J'avais beau essayer de le nier, c'était la pure et simple vérité. Que ça soit le rêve que j'avais fait, les circonstances nébuleuses de la mort de mon grand-père ou encore cette attaque à Cabourg au cours de laquelle mon arrière-grand-père avait perdu la vie dont ma grand-mère m'avait déjà parlé à Noël de l'année précédente, beaucoup de choses auraient dû me mettre la puce à l'oreille, et moi, je n'avais fait que les ignorer. Maintenant, je n'avais plus qu'à affronter les conséquences de mon manque de jugeote. L'Éventrée s'était bien moquée de moi en disant que je n'avais pas à avoir peur d'elle puisqu'elle ne pouvait pas m'atteindre physiquement ! Ses mots étaient bien pires que tous les sorts qu'elle aurait pu me lancer, et ma douleur intérieure plus terrible que celle qu'auraient entraînée quelques contusions.

Quand je sortis du lit cet après-midi-là, ce ne fut que pour débiter mon premier mensonge. Pourquoi, me demanderez-vous ? Eh bien parce que je n'avais pas le choix. Dès les rideaux écarlates de mon lit tirés, je fis face aux deux regards inquiets et interrogateurs d'Angel et de Becca. Elles me barraient toute possibilité d'issue vers la porte du dortoir ou celle menant à la salle de bains, et je sentais bien qu'elles ne me laisseraient jamais sortir sans avoir reçu des explications pour ma brusque faiblesse de la veille au soir. Pour être honnête, je ne me souviens plus de la débilité que j'avais sortie. Quelque chose à propos de la santé de ma grand-mère, il me semble. Un risque de maladie ou quelque chose de cette veine.

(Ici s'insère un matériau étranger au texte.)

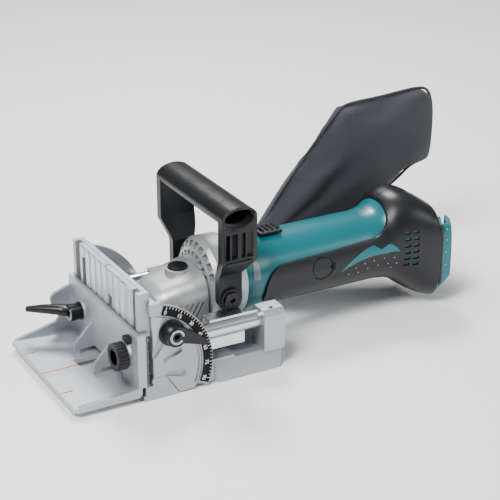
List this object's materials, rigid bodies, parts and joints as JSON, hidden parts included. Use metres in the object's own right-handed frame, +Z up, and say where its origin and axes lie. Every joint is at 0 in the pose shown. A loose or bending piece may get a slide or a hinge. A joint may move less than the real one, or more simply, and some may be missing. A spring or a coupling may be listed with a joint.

Quelle importance dans cette histoire, de toute façon ? Ce qui comptait réellement, c'était que j'avais été obligée de choisir entre faire du mal à Joyce ou mentir à Angel, et que je n'avais pu me résoudre à opter pour la première solution... Si je révélais à Angel ce que j'avais appris au sujet de son frère et de la réelle raison pour laquelle il avait été envoyé à Azkaban, je savais qu'elle chercherait à se venger et à faire payer aux deux aînés Lestrange ce qu'ils avaient infligé à Bellamy en les traînant en justice. Or cela aurait eu pour effet de briser le serment inviolable qu'avaient passé Ariane et Edwin Martins et aurait conduit à la mort de ce dernier. Et comment, je vous le demande, étais-je censée infliger à Joyce la nouvelle perte d'une figure paternelle ? Mentir à Angel revenait à moins de sacrifices mais cela ne me réjouissait pas pour autant, bien au contraire. Quelle amie étais-je pour lui cacher un truc pareil ? Quelque chose qui changerait sans aucun doute sa perception de ses parents qui, vraisemblablement, lui avaient aussi menti ? Comment devais-je continuer à me comporter naturellement avec elle tout en sachant ça ? Bien évidemment, je n'ai jamais pu répondre à ces questions. Je me suis contentée de mentir comme je savais si bien le faire, en garce impuissante que j'étais.